Was it fun to watch the finale, where Swayze and Jennifer Grey do the big lift for (I’ve Had) The Time of My Life? “I actually learned that lift,” she says. “It was long before Dirty Dancing. I got with a dancer I’d known in Vegas. We were working on a show and, after rehearsals, he taught me to do it. Unfortunately, the choreographer happened to come back to the theatre to get something and he saw us doing that. And he was so angry because it was not a lift I was supposed to be doing. He said, ‘If you hurt yourself …’ He laid into me – but I learned the lift!” She talks through how difficult it is: “Get those legs up, pull your upper body up, get the balance right – you’re just being held on to by your hip bones.”
Dirty Dancing meant Bishop went from “tootsies” to wealthy matriarchs. “At least you get to wear really nice clothes,” she says. That was certainly the case with Emily Gilmore, whose Chanel suits hide “her deep hurt and vulnerability” according to the series’ creator Amy Sherman-Palladino. Emily’s combative Friday night dinners with her daughter Lorelai and granddaughter Rory give the series some of its funniest moments. Emily is a triumphant creation, her tongue as sharp as her suits, although Bishop can quote few of her lines as she only watched each episode once.
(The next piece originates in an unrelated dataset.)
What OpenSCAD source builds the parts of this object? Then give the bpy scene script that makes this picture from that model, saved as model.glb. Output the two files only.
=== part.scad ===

When she read the pilot, she found connections with her family. “I saw my relationship with my mother in Rory and Lorelai – my mother and I were pals.” Like Lorelai, Bishop’s grandmother had a baby when she was 16 and wasn’t married. The series led her to understand the women in her life more deeply.
Bishop, who credits her mother with a disarming honesty, is remarkably candid in the memoir about her own “dubious roster” of exes, a first husband who “pretty much cleaned me out, emotionally and financially” and her happy second marriage, for almost 40 years, to TV host Lee Leonard, who died in 2018. (Bishop’s home answerphone still goes through to his cordial voice recording for them.)
Her frustration with the industry’s double standards and sexism throughout her career is clear in the book. The memoir also has a powerful section about a pro-choice rally that Bishop attended to show her gratitude and support for Planned Parenthood who had “been there for me” when she had an abortion in her mid-30s. She chose to talk about it in response to Roe v Wade being overturned in 2022 by the Supreme Court. “Who I started calling the Inferior Court,” she says. “I was so offended and so upset about that for my little sisters, the young women of America.” She is buoyant about the prospect of a Kamala Harris presidency. “I love hearing her talk, and would love to have four years of seeing that beautiful smile.”
Our interview time is almost up. There’s a suitcase to be packed and then another for her forthcoming trip to Paris, reuniting with Sherman-Palladino for Étoile, a series about rival ballet companies. Bishop, who calls herself a “raconteuse”, has been so open and affable – I’d half-feared that, like Emily, she wouldn’t suffer fools. Do people ever assume she’ll act like her?
“I don’t associate with high society,” she replies. Some fans may not even recognise her. “I dress like an eight-year-old boy: jeans, T-shirt, baseball cap.” But people are mostly polite, she says. And if not? “The advantage I have in playing Emily is that it will be fairly easy for me to turn around and say, ‘Stop right now. Stop. We’re done.’” That steely tone lifts and I imagine her smiling. “And Emily has spoken!”